Originally published on medium.com on December 7, 2015.

For both seasoned professionals and infrequent travelers, booking a flight is a pain in the buttocks. Finding a flight that will meet the needs of the traveler and not cost a fortune can be taxing, even for those who do it every week.

Let’s say we’re trying to fly from Boston to Sydney. No direct flights, means we play games with a connection. Which route is best? Will we get there in time for dinner with our sister? We have an important meeting that morning at the office. Will we have to leave early? Hope this isn’t too expensive.

Hipmunk, a web site and app, tries to make the challenge of finding the best flight easier than other travel sites. And, it does a good job of it.

Hipmunk’s designers came up with a novel method for displaying available flights, using ‘swim lanes’ to put each flight up for comparison. Then they sort them by a proprietary ranking system they call Agony. This combination let’s you see the best flights quickly, by visually scanning all the details.

hipmunk app screenshot

Hipmunk uses swim lanes and sorting by agony to help travelers book the best flight.
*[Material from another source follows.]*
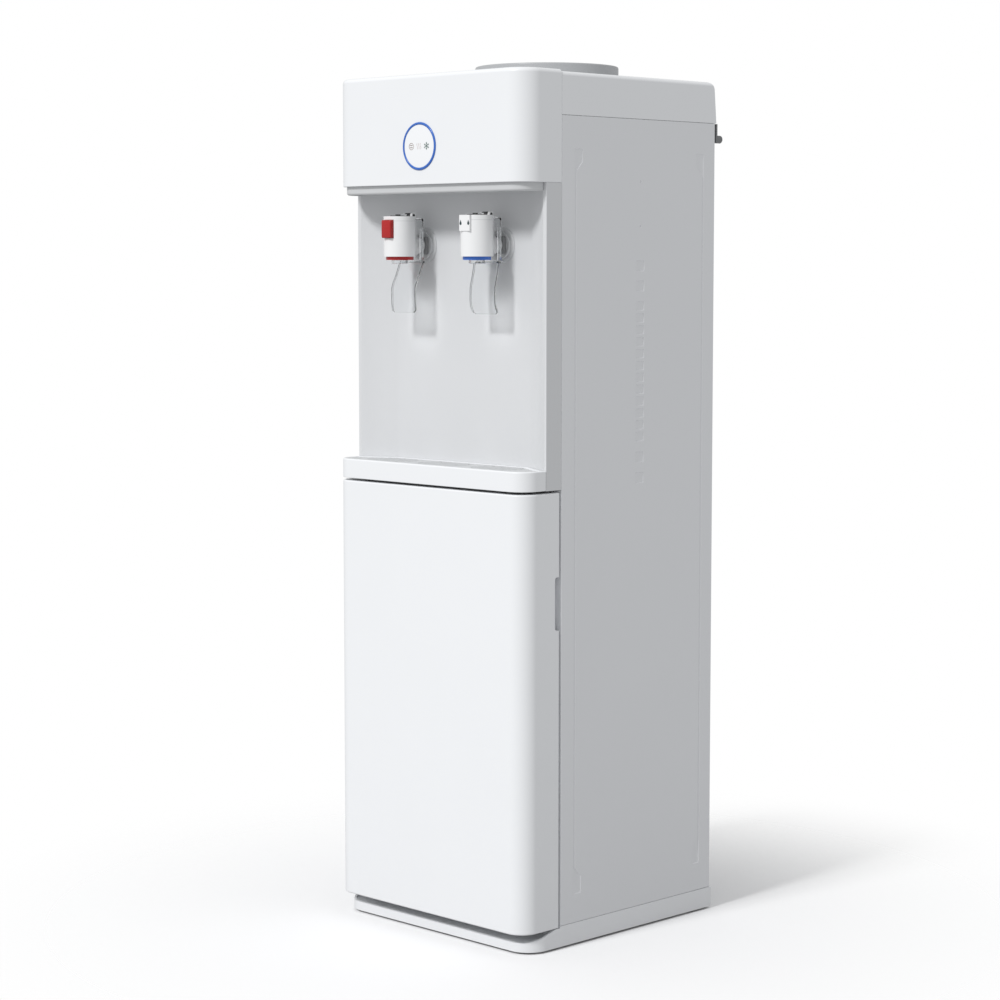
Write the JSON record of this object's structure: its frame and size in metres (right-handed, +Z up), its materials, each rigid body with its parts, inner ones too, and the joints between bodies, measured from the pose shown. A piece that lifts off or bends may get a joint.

Designing for Two Types of Challenges

These days, collecting all the necessary details to make a smart flight purchase is very challenging. These are challenges external to Hipmunk’s team, yet they’ve done a good job of using it’s novel visual display and sorting algorithms to reduce those challenges. We call these goal challenges, because they are inherent challenges the user faces in the meeting of their goal.

But novelty comes with a price. Because people aren’t familiar with this display of their information, they need to learn how to read it. When it comes time to customize the information, such as to indicate flexibility in departure times or to hone in on only non-stop flights, the user needs a method to control the display. If Hipmunk’s users are distracted by controlling the interface, they can’t pay attention to the thing they came to do: book the best flight.

Hipmunk’s designers don’t want more challenges because of their interface design choices. When they do, we call these tool challenges. Tool Challenges are obstacles created by the designers, due to their choices in the design.

An important design goal for any productivity tool is to simplify goal challenges without creating any new tool challenges. Any productivity tool, whether it’s to schedule appointments, identify supply chain backlogs, or discover new chemical interactions, have goal challenges. These tools need to ensure they don’t also add tool challenges.

Turning to Game Design

Designers of Productivity tools aren’t the only ones who have to find the best balance of goal challenges and tool challenges. Game designers do too.

In game design, you want the user to focus on the challenges inherent in the objectives of the game. Yet, to play the game, it has to be easy to manipulate the game pieces on the board, to ensure the player doesn’t get distracted by the mechanics.

Take a puzzle game like Two Dots. The basic play of the game is simple: draw a connection between two or more dots. Each level of the game adds challenges to accomplish that, which is what makes the game fun for its players.

Two Dots app screenshot

Players connect dots to clear the level. The game designers need to keep other challenges to a minimum.

Two Dots’ designers also needed to put in tools to control the play of the game, such as changing levels, turning off the sound or music, and adjusting colors for color blind players. These tools must be easy to find and use, not a challenge like the game play itself.

Game designers are experts at ensuring goal challenges remain in the users’ focus, while ensuring that tool challenges are minimized or eliminated. By studying how the best game designers have made these trade-offs, we can learn how to improve the productivity tools we’re designing.

About the Author

Jared M. Spool is the founder of User Interface Engineering. He spends his time working with the research teams at the company and helps clients understand how to solve their design problems. You can follow Jared on Twitter at @jmspool.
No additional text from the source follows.